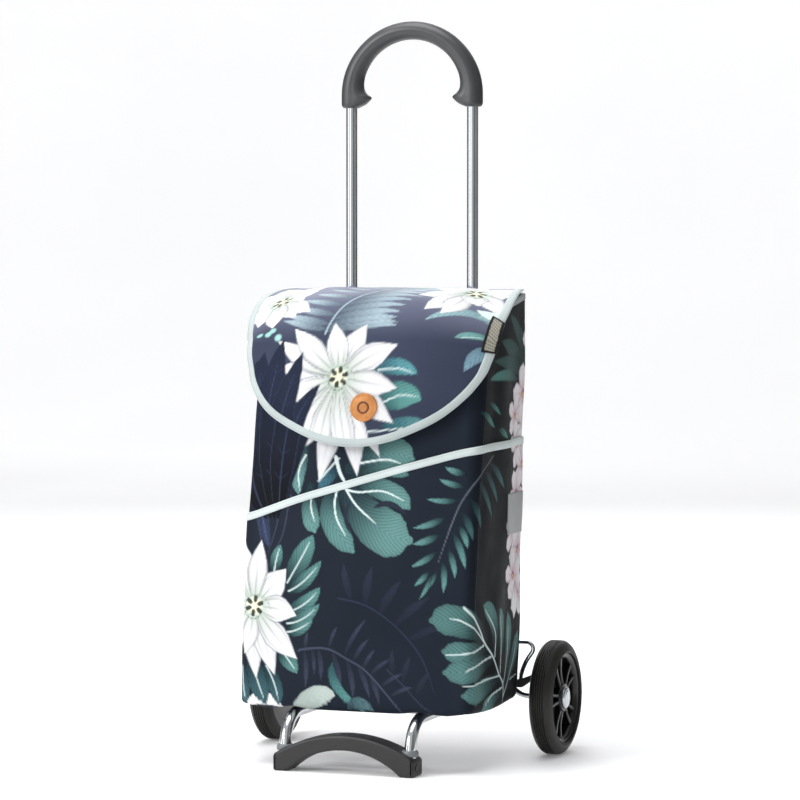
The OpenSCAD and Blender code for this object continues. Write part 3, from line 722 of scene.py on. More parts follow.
def paint_body(U, V):
    p = Paint(U, V, GROUND)
    # slow drift of the ground
    p.c *= (1 + 0.10 * np.sin(p.U / 71 + 1.3) * np.sin(p.V / 57 + 0.4))[:, None]
    # painted shade: the ground darkens toward the sides of the bag, which stand in shadow
    p.c *= (1 - 0.8 * np.clip((np.abs(p.U) - 150) / 40, 0, 1))[:, None]
    dim = leaf("2c3243", "232838", 0.05, 6, 0.5)
    # night-blue fronds at the foot of the front
    R = [(-80, 160), (-71, 163), (-37, 165), (-8, 152), (22, 134), (62, 91), (75, 76)]
    B = [((-69, 163), (-66, 187), 3), ((-34, 165), (-21, 197), 3), ((-12, 156), (21, 208), 3.4), ((1, 149), (24, 181), 3.4), ((15, 139), (33, 167), 3.2),
         ((25, 131), (56, 155), 3.2), ((40, 115), (74, 136), 3), ((52, 102), (88, 118), 3), ((-72, 163), (-70, 110), 4), ((-50, 165), (-47, 121), 4),
         ((-30, 163), (-18, 107), 4.4), ((-9, 152), (0, 98), 4.4), ((6, 144), (24, 100), 4), ((24, 132), (38, 92), 4), ((-60, 164), (-57, 128), 3)]
    frond(p, R, B, 4, leaf("383e50", "282d3b", 0.05, 5, 0.4), lin("444a5c"), 1.5, 0.9)
    B = [((62, 200), (110, 240), 7), ((40, 215), (70, 262), 7), ((20, 226), (28, 280), 7), ((80, 180), (138, 204), 6), ((0, 232), (-14, 284), 6)]
    frond(p, [(-20, 235), (20, 226), (62, 200), (98, 160), (118, 110)], B, 6, dim, lin("2f364c"), 1.0, 0.6)
    B = [((72, 120), (84, 160), 5), ((90, 104), (112, 140), 5), ((60, 130), (58, 168), 5)]
    frond(p, [(50, 140), (72, 120), (100, 92), (118, 82)], B, 5, leaf("2b3141", "222734", 0.05, 6, 0.5), lin("343a4a"), 1.0, 0.7)
    # front, foot: blade and pale leaf ends
    p.shape((-92, 74), (-55, 98), (-26, 101), 15, "leaf", leaf("b9c6c0", "a3b0ab", 0.05, 5, 0.15))
    p.shape((-29, 146), (-22, 112), (20, 78), 7, "blade", leaf("5b8f8e", "35595f"))
    p.shape((-8, 84), (8, 92), (30, 82), 9, "leaf", leaf("55757c", "3c545d"))
    p.shape((-158, 80), (-134, 93), (-104, 80), 9, "leaf", WHITE)
    # dark blue foliage on the left
    for a, b, c, w in [((-158, 560), (-150, 470), (-130, 396), 15), ((-166, 470), (-158, 400), (-150, 345), 10), ((-128, 560), (-116, 460), (-112, 380), 13),
                       ((-148, 400), (-140, 340), (-128, 300), 8)]:
        p.shape(a, b, c, w + 1.3, "leaf", lin("3c4663"), 0.7, 1.5)
        p.shape(a, b, c, w, "leaf", leaf("333d58", "191c28", 0.08, 6, 0.5))
        p.rib(bez(a, b, c)[1:13], 0.8, "line", lin("59658a"), 0.6)
    for a in ([(-150, 345), (-139, 300), (-132, 262)], [(-112, 372), (-118, 330), (-130, 290)], [(-99, 372), (-108, 318), (-124, 290)]):
        p.line(a, 1.0, lin("3d4458"), 0.8)
    monstera_low(p)
    palm(p, 1)
    # leaves beside the lower left flower
    for a, b, c, w in [((-101, 247), (-78, 286), (-61, 319), 15), ((-99, 240), (-72, 256), (-47, 285), 10), ((-119, 262), (-116, 284), (-110, 304), 9),
                       ((-103, 211), (-72, 224), (-47, 249), 11), ((-101, 197), (-74, 204), (-48, 226), 9), ((-100, 185), (-80, 190), (-58, 204), 9),
                       ((-110, 162), (-96, 148), (-82, 129), 12), ((-152, 150), (-142, 116), (-128, 84), 15), ((-132, 142), (-116, 112), (-110, 84), 11),
                       ((-166, 140), (-164, 110), (-158, 84), 10)]:
        p.shape(a, b, c, w, "leaf", leaf("578481", "1e3339") if b[1] > 125 else leaf("3a5b62", "233840"))
        p.rib(bez(a, b, c)[1:13], 1.0, "line", VEIN, 0.9)
    p.dot(-150, 214, 36, lin("7d968a"), 0.8, 30)
    flower(p, (-148.3, 218.8), [(-205, 262, 17), (-212, 205, 17), (-170, 306, 16), (-200, 150, 15), (-144, 119, 13), (-116, 125, 15), (-162, 152, 12),
                                (-82, 149, 17), (-100, 271.5, 19), (-140, 309, 15), (-83, 208, 18)], 17)
    big_flower(p)
    foliage_front(p)
    monstera_side(p, 1)
    for s in (1, -1):
        side_group(p, s)
    # left side: its own group, so the print runs round the bag
    p.shape((-250, 100), (-285, 140), (-300, 190), 17, "leaf", leaf())
    p.line([(-252, 104), (-284, 140), (-298, 182)], 1.2, VEIN)
    p.shape((-250, 96), (-300, 105), (-345, 130), 15, "leaf", leaf())
    flower(p, (-262, 398), [(-190, 410, 18), (-330, 420, 20), (-262, 470, 20), (-215, 455, 18), (-310, 455, 18), (-226, 345, 18), (-300, 345, 19), (-262, 325, 18)], 18)
    p.shape((-180, 360), (-200, 330), (-230, 300), 14, "leaf", leaf())
    p.line([(-182, 358), (-201, 330), (-227, 304)], 1.2, VEIN)
    return p.c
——
Output all of the data again, exactly.

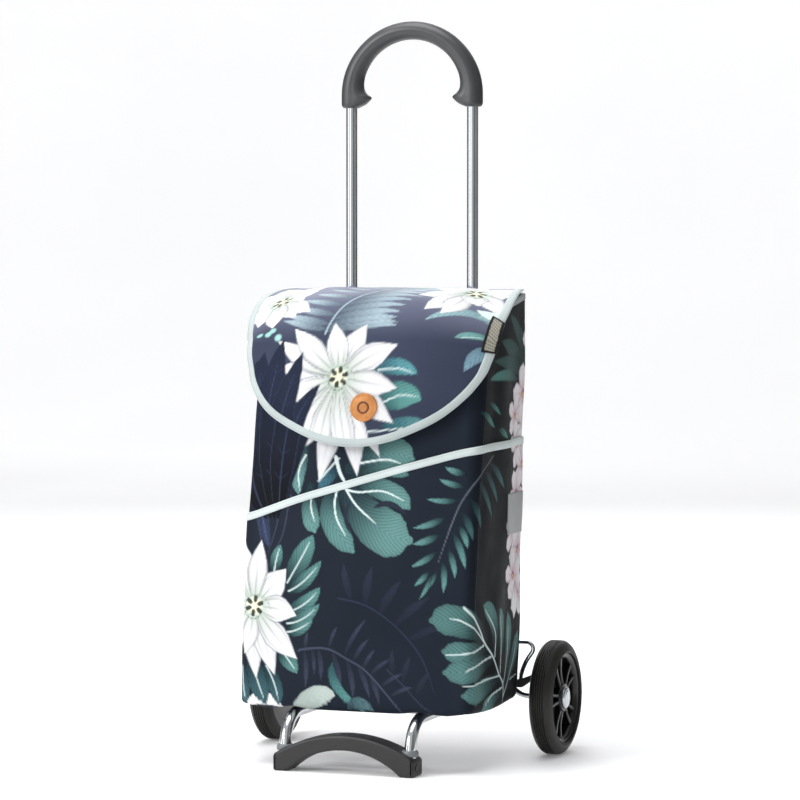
The OpenSCAD and Blender code for this object continues. Write part 3, from line 722 of scene.py on. More parts follow.
def paint_body(U, V):
    p = Paint(U, V, GROUND)
    # slow drift of the ground
    p.c *= (1 + 0.10 * np.sin(p.U / 71 + 1.3) * np.sin(p.V / 57 + 0.4))[:, None]
    # painted shade: the ground darkens toward the sides of the bag, which stand in shadow
    p.c *= (1 - 0.8 * np.clip((np.abs(p.U) - 150) / 40, 0, 1))[:, None]
    dim = leaf("2c3243", "232838", 0.05, 6, 0.5)
    # night-blue fronds at the foot of the front
    R = [(-80, 160), (-71, 163), (-37, 165), (-8, 152), (22, 134), (62, 91), (75, 76)]
    B = [((-69, 163), (-66, 187), 3), ((-34, 165), (-21, 197), 3), ((-12, 156), (21, 208), 3.4), ((1, 149), (24, 181), 3.4), ((15, 139), (33, 167), 3.2),
         ((25, 131), (56, 155), 3.2), ((40, 115), (74, 136), 3), ((52, 102), (88, 118), 3), ((-72, 163), (-70, 110), 4), ((-50, 165), (-47, 121), 4),
         ((-30, 163), (-18, 107), 4.4), ((-9, 152), (0, 98), 4.4), ((6, 144), (24, 100), 4), ((24, 132), (38, 92), 4), ((-60, 164), (-57, 128), 3)]
    frond(p, R, B, 4, leaf("383e50", "282d3b", 0.05, 5, 0.4), lin("444a5c"), 1.5, 0.9)
    B = [((62, 200), (110, 240), 7), ((40, 215), (70, 262), 7), ((20, 226), (28, 280), 7), ((80, 180), (138, 204), 6), ((0, 232), (-14, 284), 6)]
    frond(p, [(-20, 235), (20, 226), (62, 200), (98, 160), (118, 110)], B, 6, dim, lin("2f364c"), 1.0, 0.6)
    B = [((72, 120), (84, 160), 5), ((90, 104), (112, 140), 5), ((60, 130), (58, 168), 5)]
    frond(p, [(50, 140), (72, 120), (100, 92), (118, 82)], B, 5, leaf("2b3141", "222734", 0.05, 6, 0.5), lin("343a4a"), 1.0, 0.7)
    # front, foot: blade and pale leaf ends
    p.shape((-92, 74), (-55, 98), (-26, 101), 15, "leaf", leaf("b9c6c0", "a3b0ab", 0.05, 5, 0.15))
    p.shape((-29, 146), (-22, 112), (20, 78), 7, "blade", leaf("5b8f8e", "35595f"))
    p.shape((-8, 84), (8, 92), (30, 82), 9, "leaf", leaf("55757c", "3c545d"))
    p.shape((-158, 80), (-134, 93), (-104, 80), 9, "leaf", WHITE)
    # dark blue foliage on the left
    for a, b, c, w in [((-158, 560), (-150, 470), (-130, 396), 15), ((-166, 470), (-158, 400), (-150, 345), 10), ((-128, 560), (-116, 460), (-112, 380), 13),
                       ((-148, 400), (-140, 340), (-128, 300), 8)]:
        p.shape(a, b, c, w + 1.3, "leaf", lin("3c4663"), 0.7, 1.5)
        p.shape(a, b, c, w, "leaf", leaf("333d58", "191c28", 0.08, 6, 0.5))
        p.rib(bez(a, b, c)[1:13], 0.8, "line", lin("59658a"), 0.6)
    for a in ([(-150, 345), (-139, 300), (-132, 262)], [(-112, 372), (-118, 330), (-130, 290)], [(-99, 372), (-108, 318), (-124, 290)]):
        p.line(a, 1.0, lin("3d4458"), 0.8)
    monstera_low(p)
    palm(p, 1)
    # leaves beside the lower left flower
    for a, b, c, w in [((-101, 247), (-78, 286), (-61, 319), 15), ((-99, 240), (-72, 256), (-47, 285), 10), ((-119, 262), (-116, 284), (-110, 304), 9),
                       ((-103, 211), (-72, 224), (-47, 249), 11), ((-101, 197), (-74, 204), (-48, 226), 9), ((-100, 185), (-80, 190), (-58, 204), 9),
                       ((-110, 162), (-96, 148), (-82, 129), 12), ((-152, 150), (-142, 116), (-128, 84), 15), ((-132, 142), (-116, 112), (-110, 84), 11),
                       ((-166, 140), (-164, 110), (-158, 84), 10)]:
        p.shape(a, b, c, w, "leaf", leaf("578481", "1e3339") if b[1] > 125 else leaf("3a5b62", "233840"))
        p.rib(bez(a, b, c)[1:13], 1.0, "line", VEIN, 0.9)
    p.dot(-150, 214, 36, lin("7d968a"), 0.8, 30)
    flower(p, (-148.3, 218.8), [(-205, 262, 17), (-212, 205, 17), (-170, 306, 16), (-200, 150, 15), (-144, 119, 13), (-116, 125, 15), (-162, 152, 12),
                                (-82, 149, 17), (-100, 271.5, 19), (-140, 309, 15), (-83, 208, 18)], 17)
    big_flower(p)
    foliage_front(p)
    monstera_side(p, 1)
    for s in (1, -1):
        side_group(p, s)
    # left side: its own group, so the print runs round the bag
    p.shape((-250, 100), (-285, 140), (-300, 190), 17, "leaf", leaf())
    p.line([(-252, 104), (-284, 140), (-298, 182)], 1.2, VEIN)
    p.shape((-250, 96), (-300, 105), (-345, 130), 15, "leaf", leaf())
    flower(p, (-262, 398), [(-190, 410, 18), (-330, 420, 20), (-262, 470, 20), (-215, 455, 18), (-310, 455, 18), (-226, 345, 18), (-300, 345, 19), (-262, 325, 18)], 18)
    p.shape((-180, 360), (-200, 330), (-230, 300), 14, "leaf", leaf())
    p.line([(-182, 358), (-201, 330), (-227, 304)], 1.2, VEIN)
    return p.c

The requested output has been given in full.